Work instructions:
Copy every line of the material below word for word.

start Recorded information

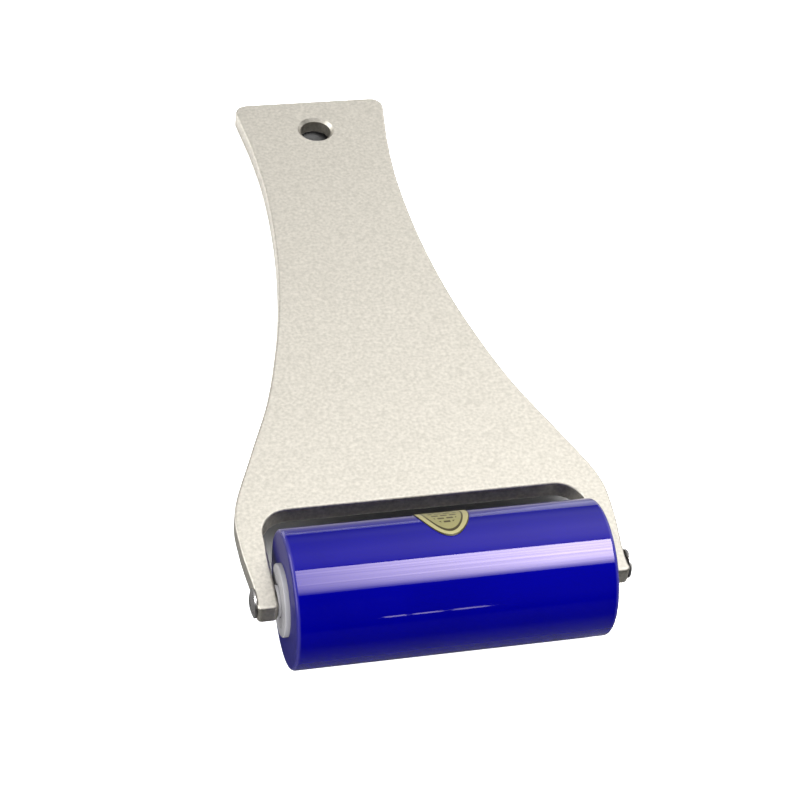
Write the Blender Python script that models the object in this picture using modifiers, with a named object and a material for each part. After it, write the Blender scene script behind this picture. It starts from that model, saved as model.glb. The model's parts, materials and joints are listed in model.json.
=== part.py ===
"""Hand roller: a flat forked aluminium handle with a silicone-covered roller on two ball bearings.

Metres, +Z up. The tool lies on a level surface, which the roller and the handle's rear edge
touch. X runs along the roller and +Y from the roller to the hanging hole. The world origin is
the middle of the bottom of the tool's box. Run it in Blender with --background --python.
"""

from math import asin, atan2, cos, hypot, pi, radians, sin, tau

import bmesh
import bpy
from mathutils import Matrix, Vector

MM = 0.001

# Silicone sleeve and the plastic core inside it
ROLLER_LENGTH = 76.0 * MM
ROLLER_RADIUS = 16.4 * MM
SLEEVE_EDGE_RADIUS = 1.0 * MM
CORE_RADIUS = 8.6 * MM
CORE_BORE_RADIUS = 5.0 * MM

# Cap that snaps over each end of the core and keeps its bearing in
CAP_STEP = 1.2 * MM  # how far the cap stands out of the sleeve
CAP_THICKNESS = 0.7 * MM
CAP_RIM_WALL = 0.7 * MM
CAP_RIM_DEPTH = 1.4 * MM
CAP_HOLE_RADIUS = 3.95 * MM
CAP_CHAMFER = 0.3 * MM

# Forked handle, all of it one plate; stations give the half width at a distance from the axle
PLATE_THICKNESS = 5.0 * MM
EDGE_BEVEL = 0.6 * MM
SLOT_HALF_WIDTH = 39.8 * MM
SLOT_DEPTH = 25.0 * MM
SLOT_CORNER_RADIUS = 7.0 * MM
ARM_HALF_WIDTH = 44.7 * MM  # at the axle
ARM_TIP = 4.0 * MM  # length of the arms beyond the axle
ARM_TIP_RADIUS = 1.2 * MM
FLANK = (
    (3.5, 44.7),
    (15.5, 45.8),
    (27.0, 45.1),
    (43.5, 38.6),
    (60.0, 31.8),
    (76.5, 26.9),
    (93.0, 23.1),
    (110.0, 20.5),
    (126.0, 19.1),
    (142.5, 18.7),
    (159.0, 19.7),
)
REAR_END = 176.1 * MM
REAR_HALF_WIDTH = 21.8 * MM
REAR_CORNER_RADIUS = 3.4 * MM
HOLE_DISTANCE = 163.6 * MM
HOLE_RADIUS = 4.3 * MM
HOLE_CHAMFER = 0.8 * MM

# Axle and the screw that holds each of its ends to an arm
AXLE_RADIUS = 2.5 * MM
AXLE_THREAD_DEPTH = 9.0 * MM
AXLE_THREAD_RADIUS = 1.6 * MM
ARM_HOLE_RADIUS = 1.65 * MM
SCREW_RADIUS = 1.5 * MM
SCREW_REACH = 8.0 * MM  # length of the shank inside the axle
SCREW_HEAD_RADIUS = 3.5 * MM
SCREW_HEAD_HEIGHT = 1.3 * MM
SCREW_HEAD_RIM = 0.5 * MM
RECESS_LENGTH = 3.2 * MM
RECESS_WIDTH = 0.7 * MM
RECESS_DEPTH = 0.9 * MM

# Ball bearing, 5 x 14 x 5 mm
BEARING_RADIUS = 7.0 * MM
BEARING_WIDTH = 5.0 * MM
BEARING_BORE_RADIUS = 2.55 * MM
INNER_LAND_RADIUS = 3.95 * MM
OUTER_LAND_RADIUS = 5.55 * MM
BALL_RADIUS = 1.0 * MM
BALL_COUNT = 7
PITCH_RADIUS = (INNER_LAND_RADIUS + OUTER_LAND_RADIUS) / 2
GROOVE_RADIUS = 1.15 * MM
CAGE_WALL = 0.6 * MM
CAGE_WIDTH = 3.0 * MM
POCKET_RADIUS = 1.15 * MM
SHIELD_THICKNESS = 0.25 * MM
SHIELD_INSET = 0.2 * MM
SHIELD_INNER_RADIUS = 4.1 * MM
SHIELD_OUTER_RADIUS = 5.85 * MM
SHIELD_SEAT_RADIUS = 5.95 * MM
SHIELD_SEAT_DEPTH = 0.55 * MM
SPACER_RADIUS = 3.7 * MM
SPACER_BORE_RADIUS = 2.6 * MM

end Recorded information

The result:
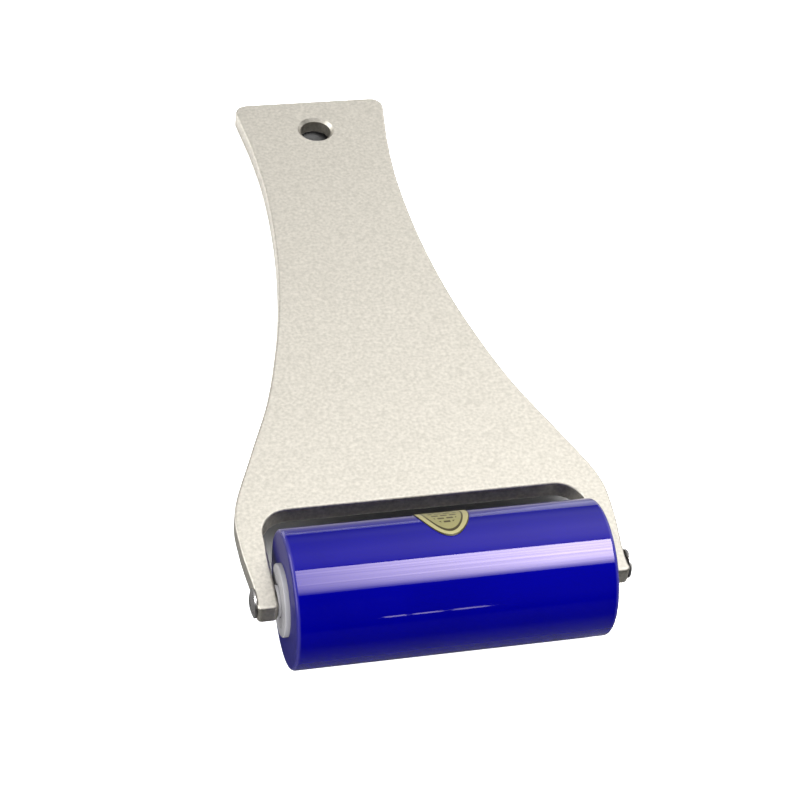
Write the Blender Python script that models the object in this picture using modifiers, with a named object and a material for each part. After it, write the Blender scene script behind this picture. It starts from that model, saved as model.glb. The model's parts, materials and joints are listed in model.json.
=== part.py ===
"""Hand roller: a flat forked aluminium handle with a silicone-covered roller on two ball bearings.

Metres, +Z up. The tool lies on a level surface, which the roller and the handle's rear edge
touch. X runs along the roller and +Y from the roller to the hanging hole. The world origin is
the middle of the bottom of the tool's box. Run it in Blender with --background --python.
"""

from math import asin, atan2, cos, hypot, pi, radians, sin, tau

import bmesh
import bpy
from mathutils import Matrix, Vector

MM = 0.001

# Silicone sleeve and the plastic core inside it
ROLLER_LENGTH = 76.0 * MM
ROLLER_RADIUS = 16.4 * MM
SLEEVE_EDGE_RADIUS = 1.0 * MM
CORE_RADIUS = 8.6 * MM
CORE_BORE_RADIUS = 5.0 * MM

# Cap that snaps over each end of the core and keeps its bearing in
CAP_STEP = 1.2 * MM  # how far the cap stands out of the sleeve
CAP_THICKNESS = 0.7 * MM
CAP_RIM_WALL = 0.7 * MM
CAP_RIM_DEPTH = 1.4 * MM
CAP_HOLE_RADIUS = 3.95 * MM
CAP_CHAMFER = 0.3 * MM

# Forked handle, all of it one plate; stations give the half width at a distance from the axle
PLATE_THICKNESS = 5.0 * MM
EDGE_BEVEL = 0.6 * MM
SLOT_HALF_WIDTH = 39.8 * MM
SLOT_DEPTH = 25.0 * MM
SLOT_CORNER_RADIUS = 7.0 * MM
ARM_HALF_WIDTH = 44.7 * MM  # at the axle
ARM_TIP = 4.0 * MM  # length of the arms beyond the axle
ARM_TIP_RADIUS = 1.2 * MM
FLANK = (
    (3.5, 44.7),
    (15.5, 45.8),
    (27.0, 45.1),
    (43.5, 38.6),
    (60.0, 31.8),
    (76.5, 26.9),
    (93.0, 23.1),
    (110.0, 20.5),
    (126.0, 19.1),
    (142.5, 18.7),
    (159.0, 19.7),
)
REAR_END = 176.1 * MM
REAR_HALF_WIDTH = 21.8 * MM
REAR_CORNER_RADIUS = 3.4 * MM
HOLE_DISTANCE = 163.6 * MM
HOLE_RADIUS = 4.3 * MM
HOLE_CHAMFER = 0.8 * MM

# Axle and the screw that holds each of its ends to an arm
AXLE_RADIUS = 2.5 * MM
AXLE_THREAD_DEPTH = 9.0 * MM
AXLE_THREAD_RADIUS = 1.6 * MM
ARM_HOLE_RADIUS = 1.65 * MM
SCREW_RADIUS = 1.5 * MM
SCREW_REACH = 8.0 * MM  # length of the shank inside the axle
SCREW_HEAD_RADIUS = 3.5 * MM
SCREW_HEAD_HEIGHT = 1.3 * MM
SCREW_HEAD_RIM = 0.5 * MM
RECESS_LENGTH = 3.2 * MM
RECESS_WIDTH = 0.7 * MM
RECESS_DEPTH = 0.9 * MM

# Ball bearing, 5 x 14 x 5 mm
BEARING_RADIUS = 7.0 * MM
BEARING_WIDTH = 5.0 * MM
BEARING_BORE_RADIUS = 2.55 * MM
INNER_LAND_RADIUS = 3.95 * MM
OUTER_LAND_RADIUS = 5.55 * MM
BALL_RADIUS = 1.0 * MM
BALL_COUNT = 7
PITCH_RADIUS = (INNER_LAND_RADIUS + OUTER_LAND_RADIUS) / 2
GROOVE_RADIUS = 1.15 * MM
CAGE_WALL = 0.6 * MM
CAGE_WIDTH = 3.0 * MM
POCKET_RADIUS = 1.15 * MM
SHIELD_THICKNESS = 0.25 * MM
SHIELD_INSET = 0.2 * MM
SHIELD_INNER_RADIUS = 4.1 * MM
SHIELD_OUTER_RADIUS = 5.85 * MM
SHIELD_SEAT_RADIUS = 5.95 * MM
SHIELD_SEAT_DEPTH = 0.55 * MM
SPACER_RADIUS = 3.7 * MM
SPACER_BORE_RADIUS = 2.6 * MM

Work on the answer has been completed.